The serviceshop has always used Valvoline 10W-40 Semi-Synthetic in my vehicle but this time I decided to buy the same type of oil from Pennzoil brand cause that’s what one of our American car parts stores promotes. Probably they are all more or less the same products if we don’t talk racing but I kind of liked the Pennzoil colors more than Valvoline, too ;) I also picked up an oil filter cause you’re supposed to replace it on every oil change.
So, the first thing you’re supposed to do – find a good container for the old oil! Not my own idea but a good place for it is an empty canister of window washer fluid. It’s exactly 5 liters so it fits perfectly for the Chrysler 318 engine which holds 4.7 liters of oil. Since the oil starts coming out from the draining hole as soon as you remove the cork, and at a fairly quick rate, the original hole of the window washer canister might be just too small. In upright position there won’t be much room left between the canister and the oil pan anyway. I took a knife and cut a good piece of the canister’s side off and I then got a pretty comfortable container to drain the old oil into. I firstly took a big trash bag and placed it under the engine area for two reasons – I didn’t want to lay on the gravel when crawling under the vehicle and it’s not very nice to have oil floating in our yard either if something should happen and the oil would go past the container. Note: Before beginning with the job, start the engine up and run it for a few minutes so that the oil won’t be too cold, hence very thick. You don’t want to run the engine too long though because hot oil on your hands will certainly be real uncomfortable!
The cork is removed from the oil pan by simply screwing it off – it’s basically a bolt. I had some trouble with it just because I didn’t have the proper wrench for it. I had all the millimeter-size wrenches but the bolt was just between 15-16 mm (I believe the exact size is 5/8 inches) so none of them were useful for me. I had to take our 4Runner and have a quick drive to a tools store in order to find a better tool for it. I finally found the proper one and it was a socket wrench – exactly the one you need.

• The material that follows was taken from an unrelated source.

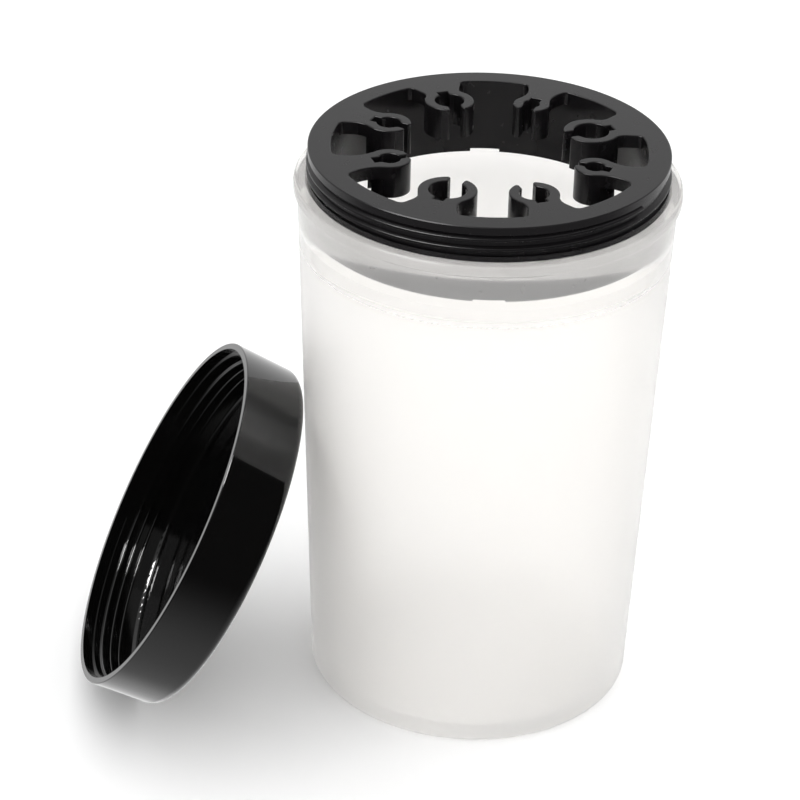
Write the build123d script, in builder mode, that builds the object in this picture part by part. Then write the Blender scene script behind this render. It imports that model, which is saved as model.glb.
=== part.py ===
from build123d import *
from math import cos, hypot, radians, sin, tan
import os

# Brush cleaning cup: a tapered cup, a ring of brush clips that plugs into its mouth, and a screw lid.
# Millimetres, +Z up.  The origin is the middle of the cup's base.  The lid is off the cup: it stands on
# the edge of its closed end and leans against the cup's -X side.

# ---- cup ----
cup_height = 102.9            # base to the rim's top face
rim_radius = 35.0
rim_height = 2.0              # the rim is a lip that stands out from the wall
rim_edge_fillet = 0.6
wall_top_radius = 34.25       # outside, just under the rim
foot_radius = 30.8            # outside, at the base
foot_fillet = 1.2
floor_thickness = 2.0
floor_fillet = 3.0            # inside, floor to wall
seat_radius = 32.75           # shallow seat in the rim, where the ring's flange sits
seat_depth = 0.5
bore_radius = 32.0            # the straight bore that holds the ring's plug
bore_depth = 9.5
wall_thickness = 1.6

# ---- brush holder ring ----
ring_top = 109.2
neck_radius = 32.0            # root of the neck's thread
shoulder_radius = 32.5        # smooth band above the thread
shoulder_height = 1.45
shoulder_chamfer = 0.15
deck_edge_fillet = 0.25       # on the top edges of the clips and windows
flange_radius = 32.5          # smooth band below the thread
flange_height = 0.8           # above the rim's top face
plug_radius = 31.85
plug_depth = 8.1              # below the rim's top face
plug_chamfer = 0.5
tube_radius = 28.3            # inside of the ring
foot_notch_width = 5.5        # two shallow notches in the plug's lower edge
foot_notch_height = 0.6

clip_depth = 6.0              # the clips' arms, down from the top face
bridge_thickness = 2.4        # the flat bridges that join the clips to the ring
clip_wall = 1.85
waist_radius = 24.2           # distance from the axis to the narrowest place of a bridge
waist_reach = 1.2             # but no further from the clip's centre than this many outer radii
waist_ratio = 0.74            # a bridge's half width there, over its clip's outer radius
flare_angle = 25.0            # how far a bridge's sides turn outward before they meet the ring
bridge_overlap = 1.5          # how far a bridge's root reaches into the ring
window_corner_fillet = 1.2
tip_fillet = 0.5
relief_width = 2.0            # slot at the outward end of each bore, which lets the arms spring
relief_depth = 1.1            # in the bridge; below it the slot goes right through

# One row per clip: its direction from the axis (degrees), the bore's diameter, the distance from the
# axis to the bore, and the width of the mouth.
clips = [
    (22.5, 6.4, 20.0, 2.2),
    (67.0, 3.0, 20.4, 2.4),
    (110.3, 5.4, 20.6, 2.4),
    (153.8, 4.4, 20.2, 1.8),
    (199.2, 3.9, 18.8, 1.2),
    (247.5, 6.7, 19.6, 2.6),
    (292.0, 5.2, 20.0, 2.6),
    (338.5, 3.6, 19.9, 1.2),
]

# ---- thread, cut to the same pitch on the neck and in the lid ----
thread_pitch = 1.8
thread_flank_share = 0.6      # the flanks' share of a ridge's height; the rest is the rounded crest
thread_overlap = 0.15         # how far a thread's root is sunk into its wall
neck_ridge_height = 0.75
neck_ridge_width = 1.4        # at its root; the neck's ridges are broad, with narrow grooves between
neck_thread_turns = 1.4
neck_thread_start = 1.6       # above the rim, middle of the first turn's crest
neck_thread_heading = 180.0   # where the thread starts, round the axis
lid_ridge_height = 0.5
lid_ridge_width = 0.9         # narrower than the neck's grooves are wide
lid_thread_turns = 3.3
lid_thread_start = 2.9        # from the lid's mouth, middle of the first turn's crest

# ---- lid ----
lid_height = 12.5
lid_mouth_radius = 34.7
lid_mouth_fillet = 0.2
lid_face_radius = 34.2        # outside, at the closed end
lid_edge_fillet = 1.6
lid_bore_radius = 33.1        # root of the lid's thread
lid_top_thickness = 1.5
lid_inner_fillet = 0.8
lid_step_radius = 33.5        # smooth, slightly wider band inside the mouth
lid_step_depth = 2.2

# ---- how the lid leans on the cup ----
lean_angle = 28.0             # the lid's axis dips this far below level
lean_direction = 4.9          # heading of the lid's axis in plan, from +X
lean_offset = -3.8            # the lid's axis passes this far to one side of the cup's axis
lean_gap = 0.3                # left between the lid and the cup


def helical_ridge(start, direction, radius, turns, height, root_width, inward):
    """A helical thread ridge on a cylinder, returned as a solid.

    start and direction give the cylinder's axis.  The ridge grows inward in a bore, outward on a neck.
    """
    side = -1 if inward else 1
    crest_width = root_width / 2
    with BuildPart() as ridge:
        with BuildLine() as path:
            helix = Helix(thread_pitch, thread_pitch * turns, radius, center=start, direction=direction)
        outward = ((helix @ 0) - Vector(*start)).normalized()
        with BuildSketch(Plane(origin=helix @ 0, x_dir=outward, z_dir=helix % 0)) as section:
            with BuildLine():
                low_root = Vector(-side * thread_overlap, -root_width / 2)
                high_root = Vector(-side * thread_overlap, root_width / 2)
                low_flank = Vector(side * thread_flank_share * height, -crest_width / 2)
                high_flank = Vector(side * thread_flank_share * height, crest_width / 2)
                Line(low_root, low_flank)
                ThreePointArc(low_flank, (side * height, 0), high_flank)
                Line(high_flank, high_root)
                Line(high_root, low_root)
            make_face()
        sweep(sections=section.sketch, path=path.line, is_frenet=True)
    return ridge.part


def bridge_plan(outer_radius, centre_radius):
    """Plan of the bridge that joins a clip to the ring.  The clip lies along +Y from the ring's axis."""
    half_waist = waist_ratio * outer_radius
    rise = min(waist_radius - centre_radius, waist_reach * outer_radius)
    # The bridge's sides are arcs that leave the clip's outside without a corner.
    side_radius = (half_waist**2 + rise**2 - outer_radius**2) / (2 * (outer_radius - half_waist))
    clip_centre = Vector(0, centre_radius)
    side_centre = Vector(half_waist + side_radius, centre_radius + rise)
    leaves_clip = clip_centre + (side_centre - clip_centre).normalized() * outer_radius
    waist = Vector(half_waist, centre_radius + rise)
    flare = radians(flare_angle)
    leaves_arc = side_centre + Vector(-cos(flare), sin(flare)) * side_radius
    root_y = tube_radius + bridge_overlap
    root_x = leaves_arc.X + (root_y - leaves_arc.Y) * tan(flare)
    with BuildSketch() as plan:
        with BuildLine():
            ThreePointArc(leaves_clip, waist, leaves_arc)
            Line(leaves_arc, (root_x, root_y))
            Line((root_x, root_y), (0, root_y))
            mirror(about=Plane.YZ)
            Line(leaves_clip, (-leaves_clip.X, leaves_clip.Y))
        make_face()
    return plan.sketch


def clip_plan(bore_diameter, centre_radius, mouth, bridged):
    """Plan of one clip, which lies along +Y from the ring's axis.

    In the bridged layer the clip is one piece with its bridge.  Below it, two arms hang free.
    """
    outer_radius = bore_diameter / 2 + clip_wall
    slot_reach = bore_diameter / 2 + relief_depth if bridged else outer_radius + 1
    with BuildSketch() as plan:
        if bridged:
            add(bridge_plan(outer_radius, centre_radius))
        with Locations((0, centre_radius)):
            Circle(outer_radius)
            Circle(bore_diameter / 2, mode=Mode.SUBTRACT)
            Rectangle(mouth, outer_radius + 1, align=(Align.CENTER, Align.MAX), mode=Mode.SUBTRACT)
            Rectangle(relief_width, slot_reach, align=(Align.CENTER, Align.MIN), mode=Mode.SUBTRACT)
        tips = plan.vertices().filter_by(
            lambda v: abs(abs(v.X) - mouth / 2) < 0.01 and v.Y < centre_radius
        )
        fillet(tips, tip_fillet)
    return plan.sketch


# ---- cup ----
with BuildPart() as cup:
    with BuildSketch(Plane.XZ):
        with BuildLine():
            Polyline(
                (0, 0),
                (foot_radius, 0),
                (wall_top_radius, cup_height - rim_height),
                (rim_radius, cup_height - rim_height),
                (rim_radius, cup_height),
                (seat_radius, cup_height),
                (seat_radius, cup_height - seat_depth),
                (bore_radius, cup_height - seat_depth),
                (bore_radius, cup_height - bore_depth),
                (foot_radius - wall_thickness, floor_thickness),
                (0, floor_thickness),
                close=True,
            )
        make_face()
    revolve(axis=Axis.Z)
    rings = cup.edges().filter_by(GeomType.CIRCLE)
    rim_edges = rings.filter_by(lambda e: abs(e.radius - rim_radius) < 0.01)
    foot_edge = rings.filter_by(lambda e: abs(e.radius - foot_radius) < 0.01)
    floor_edge = rings.filter_by(lambda e: abs(e.radius - (foot_radius - wall_thickness)) < 0.01)
    fillet(rim_edges, rim_edge_fillet)
    fillet(foot_edge, foot_fillet)
    fillet(floor_edge, floor_fillet)
cup.part.label = "cup"

# ---- brush holder ring ----
neck_thread = helical_ridge(
    start=(0, 0, cup_height + neck_thread_start),
    direction=(0, 0, 1),
    radius=neck_radius,
    turns=neck_thread_turns,
    height=neck_ridge_height,
    root_width=neck_ridge_width,
    inward=False,
)

with BuildPart() as brush_holder_ring:
    with BuildSketch(Plane.XZ):
        with BuildLine():
            Polyline(
                (tube_radius, ring_top),
                (shoulder_radius - shoulder_chamfer, ring_top),
                (shoulder_radius, ring_top - shoulder_chamfer),
                (shoulder_radius, ring_top - shoulder_height),
                (neck_radius, ring_top - shoulder_height - (shoulder_radius - neck_radius)),
                (neck_radius, cup_height + flange_height),
                (flange_radius, cup_height + flange_height),
                (flange_radius, cup_height - seat_depth),
                (plug_radius, cup_height - seat_depth),
                (plug_radius, cup_height - plug_depth + plug_chamfer),
                (plug_radius - plug_chamfer, cup_height - plug_depth),
                (tube_radius, cup_height - plug_depth),
                close=True,
            )
        make_face()
    revolve(axis=Axis.Z)
    add(neck_thread, rotation=(0, 0, neck_thread_heading))
    # The bridges, the clips' upper ends and the ring's inner edge are one flat plan.
    with BuildSketch(Plane.XY.offset(ring_top)) as deck:
        Circle(tube_radius + bridge_overlap)
        Circle(tube_radius, mode=Mode.SUBTRACT)
        for direction, bore_diameter, centre_radius, mouth in clips:
            add(clip_plan(bore_diameter, centre_radius, mouth, bridged=True), rotation=direction - 90)
        corners = deck.vertices().filter_by(lambda v: abs(hypot(v.X, v.Y) - tube_radius) < 0.01)
        fillet(corners, window_corner_fillet)
    extrude(amount=-bridge_thickness)
    with BuildSketch(Plane.XY.offset(ring_top - bridge_thickness)):
        for direction, bore_diameter, centre_radius, mouth in clips:
            add(clip_plan(bore_diameter, centre_radius, mouth, bridged=False), rotation=direction - 90)
    extrude(amount=bridge_thickness - clip_depth)
    top_face = brush_holder_ring.faces().sort_by(Axis.Z)[-1]
    fillet(top_face.inner_wires().edges(), deck_edge_fillet)
    with BuildSketch(Plane.XY.offset(cup_height - plug_depth)):
        Rectangle(foot_notch_width, 3 * plug_radius)
    extrude(amount=foot_notch_height, mode=Mode.SUBTRACT)
brush_holder_ring.part.label = "brush_holder_ring"

# ---- lid, in place ----
# The lid stands on the rounded edge of its closed end, and that edge's other side meets the cup.
lid_slope = (lid_mouth_radius - lid_face_radius) / lid_height
edge_circle_radius = lid_face_radius - lid_edge_fillet * (hypot(1, lid_slope) - lid_slope)
edge_circle_height = lid_height - lid_edge_fillet
dip = radians(lean_angle)
heading = radians(lean_direction)
mouth_z = lid_edge_fillet + edge_circle_radius * cos(dip) + edge_circle_height * sin(dip)
contact_z = lid_edge_fillet + 2 * edge_circle_radius * cos(dip)
wall_slope = (wall_top_radius - foot_radius) / (cup_height - rim_height)
cup_radius_at_contact = foot_radius + wall_slope * contact_z
contact_reach = cup_radius_at_contact + lid_edge_fillet + lean_gap
mouth_reach = contact_reach + edge_circle_height * cos(dip) + edge_circle_radius * sin(dip)
along = Vector(cos(heading), sin(heading), 0)
across = Vector(-sin(heading), cos(heading), 0)
lid_axis = along * cos(dip) - Vector(0, 0, sin(dip))
lid_mouth = along * -mouth_reach + across * lean_offset + Vector(0, 0, mouth_z)
lid_section = Plane(origin=lid_mouth, x_dir=across, z_dir=across.cross(lid_axis))

lid_thread = helical_ridge(
    start=tuple(lid_mouth + lid_axis * lid_thread_start),
    direction=tuple(lid_axis),
    radius=lid_bore_radius,
    turns=lid_thread_turns,
    height=lid_ridge_height,
    root_width=lid_ridge_width,
    inward=True,
)

with BuildPart() as screw_lid:
    with BuildSketch(lid_section):
        with BuildLine():
            Polyline(
                (0, lid_height),
                (lid_face_radius, lid_height),
                (lid_mouth_radius, 0),
                (lid_step_radius, 0),
                (lid_step_radius, lid_step_depth),
                (lid_bore_radius, lid_step_depth),
                (lid_bore_radius, lid_height - lid_top_thickness),
                (0, lid_height - lid_top_thickness),
                close=True,
            )
        make_face()
    revolve(axis=Axis(lid_mouth, lid_axis))
    circles = screw_lid.edges().filter_by(GeomType.CIRCLE)
    mouth_edge = circles.filter_by(lambda e: abs(e.radius - lid_mouth_radius) < 0.01)
    outer_edge = circles.filter_by(lambda e: abs(e.radius - lid_face_radius) < 0.01)
    inner_edge = circles.filter_by(lambda e: abs(e.radius - lid_bore_radius) < 0.01)
    fillet(mouth_edge, lid_mouth_fillet)
    fillet(outer_edge, lid_edge_fillet)
    fillet(inner_edge.sort_by(Axis(lid_mouth, lid_axis))[-1], lid_inner_fillet)
    add(lid_thread)
screw_lid.part.label = "screw_lid"

os.makedirs("parts", exist_ok=True)
for piece in (cup, brush_holder_ring, screw_lid):
    export_step(piece.part, "parts/" + piece.part.label + ".step")
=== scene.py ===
"""Looks of the brush cleaning cup: a frosted cup, its black ring of brush clips and a black screw lid."""

from math import cos, pi, radians, sin, tan

import bpy
from mathutils import Matrix, Vector


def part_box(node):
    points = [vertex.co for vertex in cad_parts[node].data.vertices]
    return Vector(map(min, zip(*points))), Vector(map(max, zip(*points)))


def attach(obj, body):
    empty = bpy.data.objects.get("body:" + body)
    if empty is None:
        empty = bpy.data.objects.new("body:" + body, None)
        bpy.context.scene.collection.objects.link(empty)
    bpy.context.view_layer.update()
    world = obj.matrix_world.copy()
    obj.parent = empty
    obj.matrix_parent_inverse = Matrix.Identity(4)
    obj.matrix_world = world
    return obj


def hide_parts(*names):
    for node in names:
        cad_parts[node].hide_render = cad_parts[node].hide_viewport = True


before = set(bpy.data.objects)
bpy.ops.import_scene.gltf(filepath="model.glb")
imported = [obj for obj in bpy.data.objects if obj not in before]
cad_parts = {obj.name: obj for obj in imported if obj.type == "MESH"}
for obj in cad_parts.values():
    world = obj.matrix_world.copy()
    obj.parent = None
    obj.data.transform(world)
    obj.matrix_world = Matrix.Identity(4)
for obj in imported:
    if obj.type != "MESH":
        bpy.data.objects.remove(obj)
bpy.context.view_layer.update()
MM = 0.001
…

You see, the force required to open the cork is rather much, therefore it was a really bad idea from me to consider a normal wrench in the first place. It’s just too easy to cut off the bolt’s corners this way.
Time to get the oil draining. One more thing to do – open the cork on top of the engine where you fill in new oil, it will make it flow out a bit easier. Now, make sure you have some plastic bag or other material under the engine and the container properly aligned. The oil begins to flow out of the pan immediately in an enjoyable steady line. Just wait until all of the oil has dropped out, it will slowly drain for quite a few minutes once the steady flow ends.
When it feels like everything has come out from the engine, quickly wipe the oil near the draining hole off and insert the cork bolt back. Tighten it relatively strong.
Now it’s time to remove the filter. On most of the cars it should be easily accessible and in my case it was visible from the bottom of the vehicle. It was quite far away from me though which just made the removal a bit harder. On some cars it might be necessary to use a filter removal tool but in this case I could screw it off by hand. It took a lot of force though and it was certainly one of the most uncomfortable moments of the whole job. I did feel like I won’t be able to do it – there was just too little room to make good use of my hand force. Suddenly, the filter came loose. A bunch of oil fell out from there as well so be ready for it and wear some gloves.
Old filter removed, I put it aside and took the new one out of the box. Before screwing the new filter on, make sure that some parts from the old rubber seal have not been left to the engine. Also wipe all the oil off the filter mount and other parts of the engine which unexpectedly had oil drop on them. Now screw the new filter onto the engine and I suggest to check out any tips your car manual has to offer, too. Mine said that once the filter touches the engine surface, you have to continue tightening it 1/2 or max. 3/4 turns. Better not leave it too loose but I did follow those instructions – I want to get the filter off by hand on the next oil change as well.
Finally, you simply got to fill the engine with your new oil. I bought a bigger funnel to make this process as easy and trouble-free as possible. All oil canisters should have a quantity window on the side. Use this to pour the proper amount of oil into your engine. You can find the required amount of oil from your car’s manual. You can also occasionally check the oil level via the engine’s measuring stick. Keep in mind that the indication of the stick is not instant and you should wait a couple of minutes to get an adequate read-out.
Once completely done and oil cap closed, start the engine and let it run for some minutes. Write down the mileage when you changed the oil, mark the information onto the oil change sticker and/or car maintenance logbook. The oil change stickers can be found at the stores which sell engine oil and the place where you bought your oil, should be able to provide you one. The sticker can be placed onto the side of driver’s door. My Jeep has a notification system in the computer which counts down the mileage towards next service, hence oil change. I can reset it back to 11,000 km by holding down the SELECT button. This information is probably not available in the owner’s manual but can be certainly found via Google or from the Service Manual if you have it.
Make sure you also check for any leaks near the oil filter and the draining cork. This should be done after driving around a bit.
That’s it! The process is actually very easy and I think I included most of the important information related to this procedure. I wish you good luck!
Old oil and filter must be taken to a dangerous substances collection point. Goes without saying that you mustn’t leave any of those to a random place. I poured the old oil back to the Pennzoil canister.